Do tenant improvements have any positive impact on the sale price of a retail property? Yes and no. In many cases, tenant improvements do increase a property’s value but not always, experts say. An owner who makes improvements to capture higher rents from existing tenants or to attract a better class of tenant can sell at a premium because of the higher income stream — provided the trade area can support such tenants, says Bob Mahoney, executive vice president of the Oak Brook, Ill., office of CB Richard Ellis.

And provided the tenants are strong. “If you’re making an investment in tenant improvements, you have to invest in tenants with strong financials,” said Terry Bortnick, president of Reza Investment Group, based in Irvine, Calif. “In other words, if you’re going to invest $100 a square foot in Starbucks, that’s great. But if you take that same $100 a foot and put it in a local coffee shop, investors aren’t going to put the same cap rate on an income stream from a local as they are from a strong national.”

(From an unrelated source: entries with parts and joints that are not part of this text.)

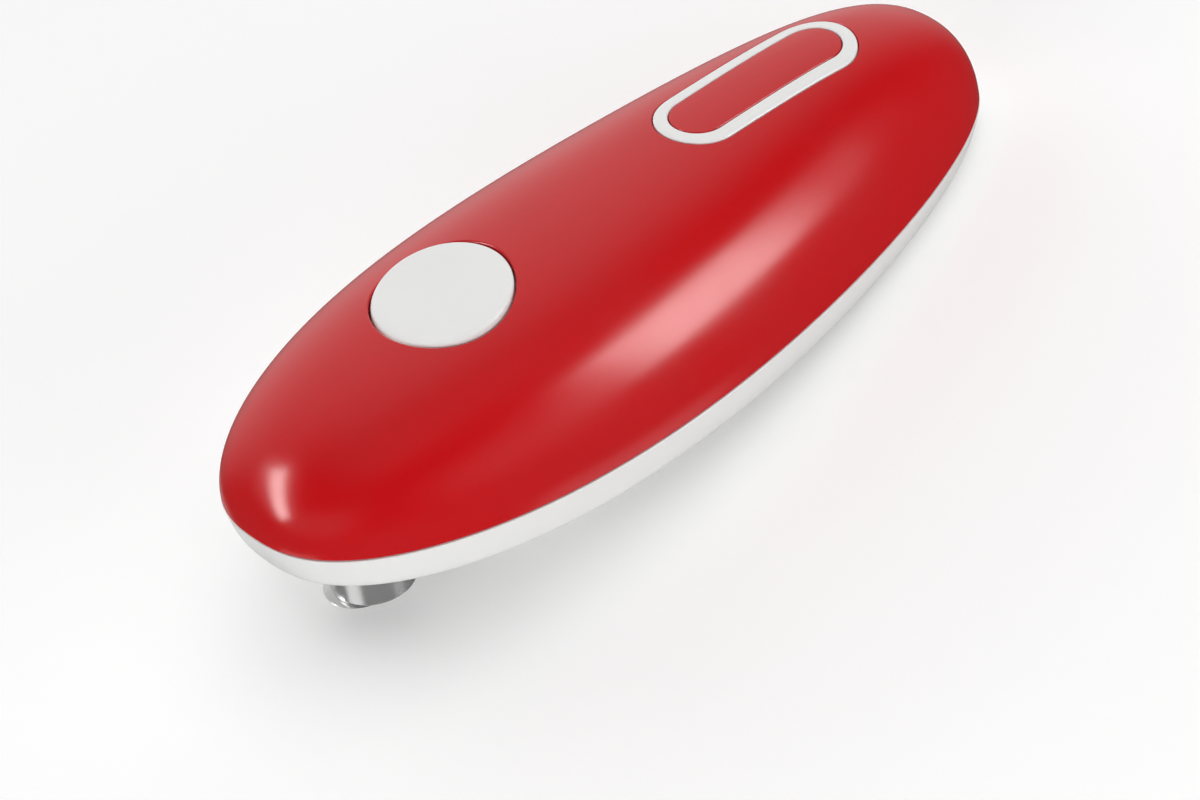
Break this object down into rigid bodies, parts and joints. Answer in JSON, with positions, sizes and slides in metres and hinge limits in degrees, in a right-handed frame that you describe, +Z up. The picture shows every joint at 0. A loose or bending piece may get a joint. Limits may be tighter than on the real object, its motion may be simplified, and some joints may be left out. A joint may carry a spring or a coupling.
{
  "type": "cordless can opener",
  "caption": "Cordless can opener: egg-shaped red top shell on a white base, round push button, inlaid racetrack ring, cutter hub and drive wheel under the nose, magnet and battery door",
  "frame": {"origin": "middle of the footprint, at the height of the lowest point, the head of the cutter screw", "axes": "+X runs from the nose with the cutting head towards the handle end, +Z up through the button, the seam plane level; Y across, the opener as it sits on a can"},
  "size_m": [0.195, 0.0746, 0.0548],
  "materials": {
    "red_gloss": "high gloss ABS, saturated red",
    "white_plastic": "semi-gloss ABS, cool white",
    "chrome": "bright turned and plated steel",
    "cutter_steel": "hardened, ground",
    "steel": "bright zinc or plain steel",
    "magnet_plate": "nickel plated",
    "bronze": "sintered bronze",
    "brass": "cut brass",
    "nylon": "natural nylon or acetal",
    "grey_plastic": "fine moulded grain",
    "black_plastic": "moulded",
    "blue_plastic": "moulded",
    "board_green": "solder mask",
    "red_wire": "soft PVC sleeve",
    "black_wire": "soft PVC sleeve",
    "cell_wrap": "plain shrink sleeve"
  },
  "bodies": {
    "housing": {"axle_1": "steel", "axle_2": "steel", "axle_3": "steel", "base_shell": "white_plastic", "battery_cell_1": "cell_wrap", "battery_cell_2": "cell_wrap", "battery_cell_3": "cell_wrap", "battery_cell_4": "cell_wrap", "battery_cradle": "grey_plastic", "button_spring": "steel", "contact_front_link": "steel", "contact_negative": "steel", "contact_positive": "steel", "contact_rear_left": "steel", "contact_rear_right": "steel", "contact_spring_1": "steel", "contact_spring_2": "steel", "contact_spring_3": "steel", "contact_spring_4": "steel", "control_board": "board_green", "drive_bush": "bronze", "gearbox_lower_plate": "grey_plastic", "gearbox_screw_1": "steel", "gearbox_screw_2": "steel", "gearbox_screw_3": "steel", "gearbox_screw_4": "steel", "gearbox_upper_plate": "grey_plastic", "housing_screw_1": "steel", "housing_screw_2": "steel", "housing_screw_3": "steel", "hub_bush": "bronze", "inlay_ring": "white_plastic", "lead_black": "black_wire", "lead_red": "red_wire", "magnet": "magnet_plate", "magnet_cup": "steel", "motor_bracket": "grey_plastic", "motor_can": "steel", "motor_end_cap": "black_plastic", "motor_screw_1": "steel", "motor_screw_2": "steel", "switch_body": "black_plastic", "upper_shell": "red_gloss"},
    "button": {"button_cap": "white_plastic"},
    "plunger": {"switch_plunger": "blue_plastic"},
    "hub": {"cutter_hub": "chrome", "cutter_hub_gear": "brass", "cutter_screw": "steel"},
    "cutter": {"cutter_wheel": "cutter_steel"},
    "drive": {"drive_shaft": "steel", "drive_wheel": "cutter_steel", "drive_wheel_screw": "steel", "output_gear": "nylon"},
    "swing": {"swing_gear": "nylon"},
    "third_gear": {"gear_3": "nylon"},
    "second_gear": {"gear_2": "nylon"},
    "first_gear": {"gear_1": "nylon"},
    "rotor": {"motor_pinion": "brass", "motor_shaft": "steel"},
    "door": {"battery_door": "white_plastic"}
  },
  "joints": [
    {"name": "button_press", "type": "slide", "parent": "housing", "child": "button", "axis": [0, 0, 1], "range_m": [-0.0018, 0], "stiffness_N_per_m": 400, "springref_m": 0.0008, "deforming": ["button_spring"]},
    {"name": "switch_press", "type": "slide", "parent": "housing", "child": "plunger", "axis": [0, 0, 1], "range_m": [-0.0018, 0]},
    {"name": "hub_swing", "type": "hinge", "parent": "housing", "child": "hub", "pos_m": [-0.0749, -0.0044, 0.0026], "axis": [0, 0, 1], "range_deg": [-150, 0]},
    {"name": "swing_gear_turn", "type": "hinge", "parent": "housing", "child": "swing", "pos_m": [-0.0579, -0.0044, 0.0224], "axis": [0, 0, 1], "range_deg": [0, 105]},
    {"name": "cutter_spin", "type": "hinge", "parent": "hub", "child": "cutter", "pos_m": [-0.0775, -0.0029, 0.0017], "axis": [0, 0, 1], "continuous": true},
    {"name": "drive_spin", "type": "hinge", "parent": "housing", "child": "drive", "pos_m": [-0.0579, -0.0044, 0.0086], "axis": [0, 0, 1], "continuous": true},
    {"name": "gear_3_spin", "type": "hinge", "parent": "housing", "child": "third_gear", "pos_m": [-0.04645, 0.00521, 0.0261], "axis": [0, 0, 1], "continuous": true},
    {"name": "gear_2_spin", "type": "hinge", "parent": "housing", "child": "second_gear", "pos_m": [-0.0329, -0.00111, 0.0231], "axis": [0, 0, 1], "continuous": true},
    {"name": "gear_1_spin", "type": "hinge", "parent": "housing", "child": "first_gear", "pos_m": [-0.02112, 0.0081, 0.0201], "axis": [0, 0, 1], "continuous": true},
    {"name": "motor_spin", "type": "hinge", "parent": "housing", "child": "rotor", "pos_m": [-0.00887, -0.00048, 0.0196], "axis": [0, 0, 1], "continuous": true},
    {"name": "battery_door_open", "type": "hinge", "parent": "housing", "child": "door", "pos_m": [0.0622, 0, 0.01281], "axis": [0, -1, 0], "range_deg": [0, 100]}
  ],
  "couplings": [
    {"joint": "switch_press", "follows": "button_press", "ratio": 1},
    {"joint": "swing_gear_turn", "follows": "hub_swing", "ratio": -0.7},
    {"joint": "gear_3_spin", "follows": "drive_spin", "ratio": -3.6},
    {"joint": "gear_2_spin", "follows": "drive_spin", "ratio": 12.96},
    {"joint": "gear_1_spin", "follows": "drive_spin", "ratio": -46.656},
    {"joint": "motor_spin", "follows": "drive_spin", "ratio": 167.96}
  ]
}
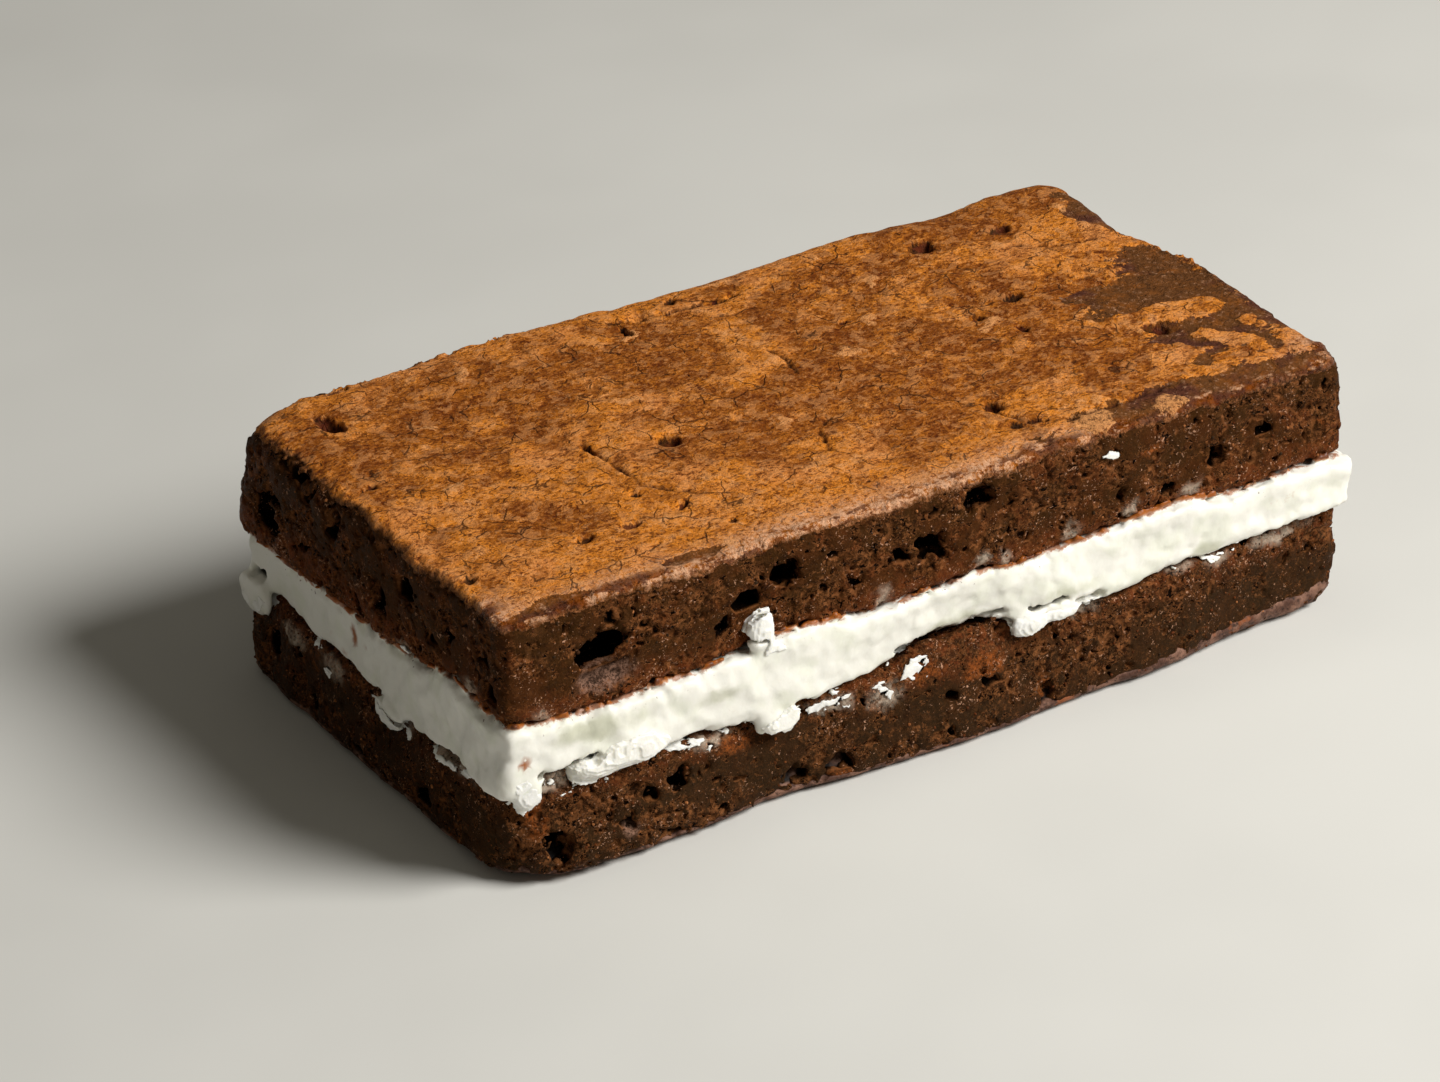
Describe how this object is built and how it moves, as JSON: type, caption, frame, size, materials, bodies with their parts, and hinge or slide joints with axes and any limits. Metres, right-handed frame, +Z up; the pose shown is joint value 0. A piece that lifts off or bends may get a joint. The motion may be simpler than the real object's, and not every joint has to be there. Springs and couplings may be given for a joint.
{
  "type": "brownie sandwich bar",
  "caption": "Rectangular brownie sandwich bar: chocolate layers with white cream between them, a crackled papery top and porous cut sides.",
  "frame": {"origin": "under the middle of the bar, on the surface that it lies on", "axes": "+X along the bar's long side, +Y across it towards the hidden long cut face, +Z up through the layers to the crackled top"},
  "size_m": [0.103, 0.0572, 0.03],
  "materials": {
    "upper_brownie": null,
    "cream_filling": null,
    "lower_brownie": null
  },
  "bodies": {
    "root": {"upper_brownie": "upper_brownie", "cream_filling": "cream_filling", "lower_brownie": "lower_brownie"}
  },
  "joints": []
}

Also, if an owner goes too far with improvements, the property might generate top-market rents while not having any upside left for a buyer looking for a value-added play. In some markets, the demand for value-added properties is such that it might be better not to upgrade the property at all, but rather leave it all up to investors to do. In that case, the potential for improvements adds value.

“Maybe the current owner doesn’t have relationships with national tenants, or maybe they don’t have the funds to make a major turnaround,” said Bortnick. “So they’re better off letting someone who specializes in turnarounds come in. They’ll get a much lower cap rate than they normally would, because a center like that might not sell on a cap-rate basis but on a pro forma basis.”

— Dees Stribling

Appetite for Canadian properties “insatiable”

Canadian retail properties achieved returns of 21.4 percent on average in 2005, according to an index compiled by the Institute of Canadian Real Estate Investment Managers and the Investment Property Databank (IPD). Investors’ “insatiable appetite” pushed Canada’s overall average return on real estate investments to 18.7 percent, the highest in 20 years and a big jump from 13 percent in 2004, says Phil Tily, director of international operations at IPD. Keith Reading, vice president of research at Colliers International, Toronto, says the volume of retail property sales increased by 7 percent, and many of those were redevelopment opportunities.